The Dransfeldt Building at 3431–35 South Broadway in Englewood was built in 1924 by local farmer Hans Dransfeldt. The north side of the building was occupied by the Englewood Herald and Enterprise for nearly three decades, while the south side served as a popular dairy and creamery in the days before home refrigeration. After being sold to new owners in 2014, the building was restored to its original exterior configuration and listed on the State Register of Historic Properties in 2016.
The Dransfeldt Building is named for Hans Clausen Dransfeldt, a Danish farmer who came to the United States in 1900 and found work on the Camenisch family farm in Englewood. In 1905 Dransfeldt married Mary Gotz, a Camenisch family relative. They established a farm in an area called Melvin, located at the site of what is now the Cherry Creek Reservoir. There Dransfeldt became active in the community, donating land for the local school and serving on the school board.
In 1924, with the Dransfeldt family still living on the farm in Melvin, Hans Dransfeldt financed a new commercial building in Englewood. Located on the 3400 block of South Broadway, in the heart of the city’s developing business district, the building was intended to generate rental income for the family. Like other commercial buildings going up along South Broadway at the time, it was a simple, one-story masonry structure. A facade of red bricks with buff brick details framed two storefronts with transom panels over doors flanked by large windows.
After Hans and Mary Dransfeldt retired from farming, they moved to Englewood. Hans was an active member of the International Order of Odd Fellows (IOOF) and helped build the IOOF lodge just north of the Dransfeldt Building. The Dransfeldt Building remained in the Dransfeldt family for ninety years.

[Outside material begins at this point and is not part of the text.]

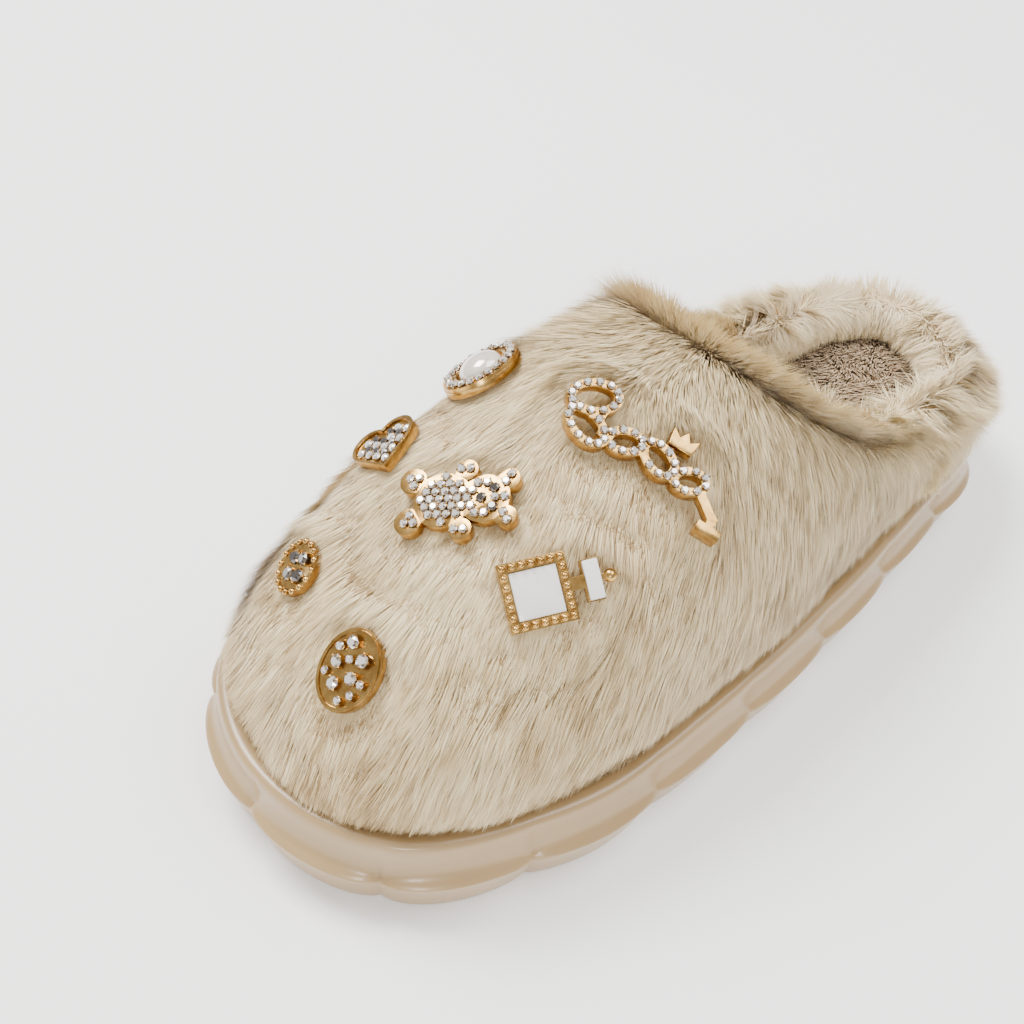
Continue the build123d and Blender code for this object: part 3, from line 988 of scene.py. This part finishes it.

Englewood Herald and Enterprise
The Dransfeldt Building’s tenants soon made it an important social and cultural space in Englewood. One of its first and longest-lasting tenants was the city’s main local newspaper, the Englewood Herald and Enterprise, which moved into the north storefront in 1925.
The Herald and the Enterprise had both existed as separate papers for several years before they were merged by owner William Maxwell in 1923. Two years later, the combined paper was acquired by former Greeley Tribune night editor Stuart Lovelace and printer Clark Page. They quickly decided to move the newspaper’s offices to Dransfeldt’s new building on South Broadway. Lovelace became the editor of the Englewood paper; Page was the business manager, and Lovelace’s wife, Eva, assumed the role of society editor.

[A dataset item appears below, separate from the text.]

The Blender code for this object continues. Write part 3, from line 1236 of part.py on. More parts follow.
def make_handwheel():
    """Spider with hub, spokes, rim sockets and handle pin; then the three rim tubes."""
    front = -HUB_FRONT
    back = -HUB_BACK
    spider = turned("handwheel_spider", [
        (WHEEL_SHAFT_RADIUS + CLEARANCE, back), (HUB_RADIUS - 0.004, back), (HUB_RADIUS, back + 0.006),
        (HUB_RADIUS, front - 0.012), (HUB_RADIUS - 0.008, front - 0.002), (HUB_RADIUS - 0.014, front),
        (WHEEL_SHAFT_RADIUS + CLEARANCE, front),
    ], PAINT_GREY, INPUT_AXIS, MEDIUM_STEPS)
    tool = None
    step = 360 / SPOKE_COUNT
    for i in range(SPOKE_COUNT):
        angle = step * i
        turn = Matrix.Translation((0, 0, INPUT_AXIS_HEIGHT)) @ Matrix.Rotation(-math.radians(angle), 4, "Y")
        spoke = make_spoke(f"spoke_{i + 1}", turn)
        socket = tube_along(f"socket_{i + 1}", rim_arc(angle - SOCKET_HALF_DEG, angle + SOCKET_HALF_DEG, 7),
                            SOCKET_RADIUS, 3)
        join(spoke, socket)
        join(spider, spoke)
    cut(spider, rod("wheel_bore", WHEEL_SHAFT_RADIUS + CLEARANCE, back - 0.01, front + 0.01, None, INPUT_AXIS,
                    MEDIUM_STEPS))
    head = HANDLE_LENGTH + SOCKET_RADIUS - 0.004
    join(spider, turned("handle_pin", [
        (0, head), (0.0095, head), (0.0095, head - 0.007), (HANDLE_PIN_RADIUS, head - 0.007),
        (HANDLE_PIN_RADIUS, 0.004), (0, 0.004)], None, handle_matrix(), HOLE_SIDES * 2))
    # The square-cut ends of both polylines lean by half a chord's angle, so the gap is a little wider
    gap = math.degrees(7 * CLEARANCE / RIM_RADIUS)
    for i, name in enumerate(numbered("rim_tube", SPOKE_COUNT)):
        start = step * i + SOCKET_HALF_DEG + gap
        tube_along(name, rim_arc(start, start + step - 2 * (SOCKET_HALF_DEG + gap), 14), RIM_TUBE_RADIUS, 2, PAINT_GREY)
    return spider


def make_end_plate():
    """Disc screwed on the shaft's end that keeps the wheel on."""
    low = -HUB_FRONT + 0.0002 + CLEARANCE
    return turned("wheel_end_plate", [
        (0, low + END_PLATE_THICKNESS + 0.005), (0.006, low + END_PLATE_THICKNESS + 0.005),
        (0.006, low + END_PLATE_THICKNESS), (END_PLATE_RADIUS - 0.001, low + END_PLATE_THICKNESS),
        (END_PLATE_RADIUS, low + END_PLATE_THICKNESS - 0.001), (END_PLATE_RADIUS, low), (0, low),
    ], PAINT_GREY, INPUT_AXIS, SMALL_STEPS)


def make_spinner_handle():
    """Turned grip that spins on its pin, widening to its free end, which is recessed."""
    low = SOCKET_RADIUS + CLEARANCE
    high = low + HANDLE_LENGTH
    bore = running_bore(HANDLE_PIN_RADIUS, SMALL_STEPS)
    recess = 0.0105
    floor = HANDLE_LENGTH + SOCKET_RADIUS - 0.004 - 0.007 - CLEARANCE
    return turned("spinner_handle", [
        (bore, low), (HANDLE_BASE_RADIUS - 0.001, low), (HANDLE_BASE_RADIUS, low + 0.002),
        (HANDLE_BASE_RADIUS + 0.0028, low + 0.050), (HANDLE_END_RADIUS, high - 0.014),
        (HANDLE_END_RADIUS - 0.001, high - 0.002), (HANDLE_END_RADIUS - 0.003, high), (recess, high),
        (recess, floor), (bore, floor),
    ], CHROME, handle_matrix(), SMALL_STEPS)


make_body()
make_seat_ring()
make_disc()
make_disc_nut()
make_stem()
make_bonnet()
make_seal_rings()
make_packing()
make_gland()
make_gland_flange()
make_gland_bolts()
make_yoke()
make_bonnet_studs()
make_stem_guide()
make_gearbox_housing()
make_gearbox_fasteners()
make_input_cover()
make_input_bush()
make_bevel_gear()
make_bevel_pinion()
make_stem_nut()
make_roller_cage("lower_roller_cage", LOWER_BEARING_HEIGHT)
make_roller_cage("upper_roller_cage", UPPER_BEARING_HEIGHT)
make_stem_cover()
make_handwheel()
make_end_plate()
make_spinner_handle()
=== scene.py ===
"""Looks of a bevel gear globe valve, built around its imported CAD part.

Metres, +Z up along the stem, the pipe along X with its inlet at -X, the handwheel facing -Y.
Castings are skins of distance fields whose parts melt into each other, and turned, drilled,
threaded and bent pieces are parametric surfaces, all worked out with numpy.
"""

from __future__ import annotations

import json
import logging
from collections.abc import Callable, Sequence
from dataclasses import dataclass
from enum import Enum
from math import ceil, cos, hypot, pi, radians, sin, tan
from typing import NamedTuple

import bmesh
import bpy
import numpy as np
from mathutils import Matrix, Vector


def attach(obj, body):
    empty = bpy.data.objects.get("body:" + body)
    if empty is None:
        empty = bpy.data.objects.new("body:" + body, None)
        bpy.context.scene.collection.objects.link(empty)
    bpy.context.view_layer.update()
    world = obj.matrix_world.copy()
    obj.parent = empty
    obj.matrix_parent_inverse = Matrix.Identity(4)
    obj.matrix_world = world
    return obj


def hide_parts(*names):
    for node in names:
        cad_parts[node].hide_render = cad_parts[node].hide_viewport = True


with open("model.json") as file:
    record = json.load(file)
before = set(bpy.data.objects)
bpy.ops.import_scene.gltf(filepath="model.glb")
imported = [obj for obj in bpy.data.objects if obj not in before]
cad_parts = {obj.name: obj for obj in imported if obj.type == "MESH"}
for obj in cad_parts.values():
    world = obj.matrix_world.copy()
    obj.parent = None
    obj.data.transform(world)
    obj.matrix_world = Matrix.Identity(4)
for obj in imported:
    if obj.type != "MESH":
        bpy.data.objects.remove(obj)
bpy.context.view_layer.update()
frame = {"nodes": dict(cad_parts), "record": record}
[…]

The Lovelaces bought out Page in 1929 and invested in the paper throughout the Depression, gradually expanding it from eight pages per weekly issue in the 1920s to at least twenty-eight pages per issue in the early 1950s. Meanwhile, in the days before television and Internet, the newspaper’s offices on South Broadway became a crucial hub of news and information. During and after World War II, when Englewood suffered from an acute housing shortage, crowds swarmed the office’s reception area to see rent ads as soon as they were phoned in.
By the early 1950s, the Herald and Enterprise had strong advertising and circulation numbers, and the north half of the Dransfeldt Building was no longer large enough to accommodate the growing operation. In 1953 the Lovelaces decided to move the paper to a new headquarters a block east on South Acoma Street.

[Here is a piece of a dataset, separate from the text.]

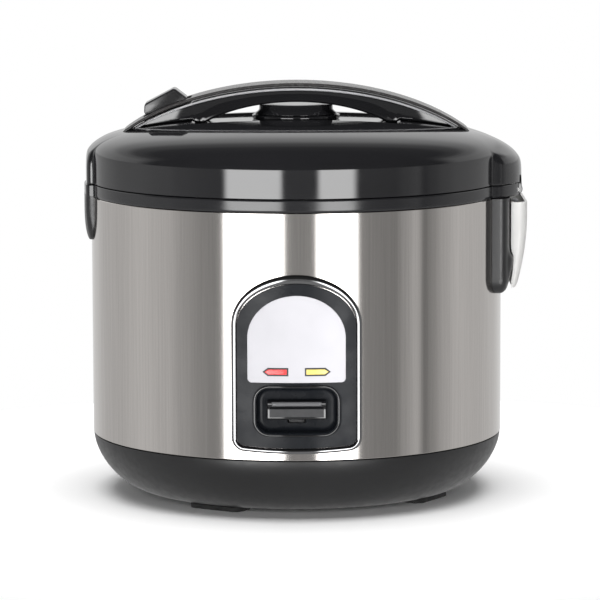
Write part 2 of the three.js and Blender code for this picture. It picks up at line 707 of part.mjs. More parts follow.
function hingeKnuckle(y0, y1) {
  const barrel = rodY(HINGE.x, HINGE.z, 4, y0, y1);
  const neck = block([HINGE.x - 3, 143.4], [y0, y1], [HINGE.z, 203]);
  return join(barrel, neck);
}

function lidCover() {
  const outside = join(lidOuter(0, LID_BOTTOM), wing(-1, 0, LID_BOTTOM), wing(1, 0, LID_BOTTOM));
  const low = LID_BOTTOM - 1;
  const inside = join(
    dome(-WALL - 1.2, low, 4),
    ring(100, BODY_R - WALL, low, LID_WALL_TOP),
    wing(-1, WALL, low),
    wing(1, WALL, low),
  );
  let body = cut(outside, inside);
  body = join(body, hingeKnuckle(-16.8, -9), hingeKnuckle(9, 16.8));
  body = cut(body, rodY(HINGE.x, HINGE.z, 1.8, -FAR, FAR));
  const earXs = [LATCH_PIVOT.x - 3.5, LATCH_PIVOT.x + 3.5];
  for (const ys of [[-12, -9.4], [9.4, 12]]) {
    const bore = rodY(LATCH_PIVOT.x, LATCH_PIVOT.z, 1.8, -FAR, FAR);
    body = join(body, cut(block(earXs, ys, [208, 223]), bore));
  }
  const stemHole = block(STEM_ROOM_X, STEM_ROOM_Y, [220, FAR + 60]);
  const screwHoles = HANDLE_SCREWS.map(([x, y]) => rodZ(x, y, 2, 220, FAR + 60, 12));
  return cut(body, stemHole, disc(VENT_TUBE_R + 0.4, 220, FAR + 60, 32), ...screwHoles);
}

add('lid_cover', lidCover(), GLOSS_BLACK);

// ---------------------------------------------------------------- lid underside

const LINER_HOLE_R = VENT_TUBE_R + 0.4;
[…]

While the north side of the Dransfeldt Building was home to the Englewood Herald and Enterprise, the south side was occupied starting in the late 1920s by Puritan Creamery. Founded by Bill Nystrom, Puritan Creamery bought raw milk from nearby Owens farm (located on West Belleview Avenue), pasteurized it, and used it to make cottage cheese, butter, ice cream, and other dairy products. Before the rise of home refrigeration, dairy stores like Puritan Creamery dotted the landscape and were a daily destination for most families. Puritan Creamery also had a soda fountain, which was popular among local workers and students.
In 1938 Nystrom sold the creamery to O. W. Bauer. Within a few years, however, Bauer took a job as a manager at Robinson and Carlson-Frink Dairy. He sold Puritan Creamery, and the business left the Dransfeldt Building in about 1942.
When the Herald and Enterprise moved out in 1953, the Dransfeldt Building received a brick addition off the back, which significantly expanded the building’s space. Over the next few decades, the building’s two storefronts were occupied by a wide variety of businesses, including Bill Owens Magnavox, Flash Formals, Lavell’s Café, Baby Bar, and Vaughan’s Music Center. The interiors were altered several times to accommodate new tenants, and the storefronts were redone with aluminum and plate glass. Throughout these changes, the north half of the building retained a historic painted sign for the Englewood Herald and Enterprise above the door.
In 2014 descendants of the Dransfeldt family sold the building to new owners. The new owners soon restored the storefronts to their original look and found two tenants: a fitness center called Palango in the north half of the building, and a bar, the Englewood Grand, in the south half. In 2016 the building was listed on the State Register of Historic Properties.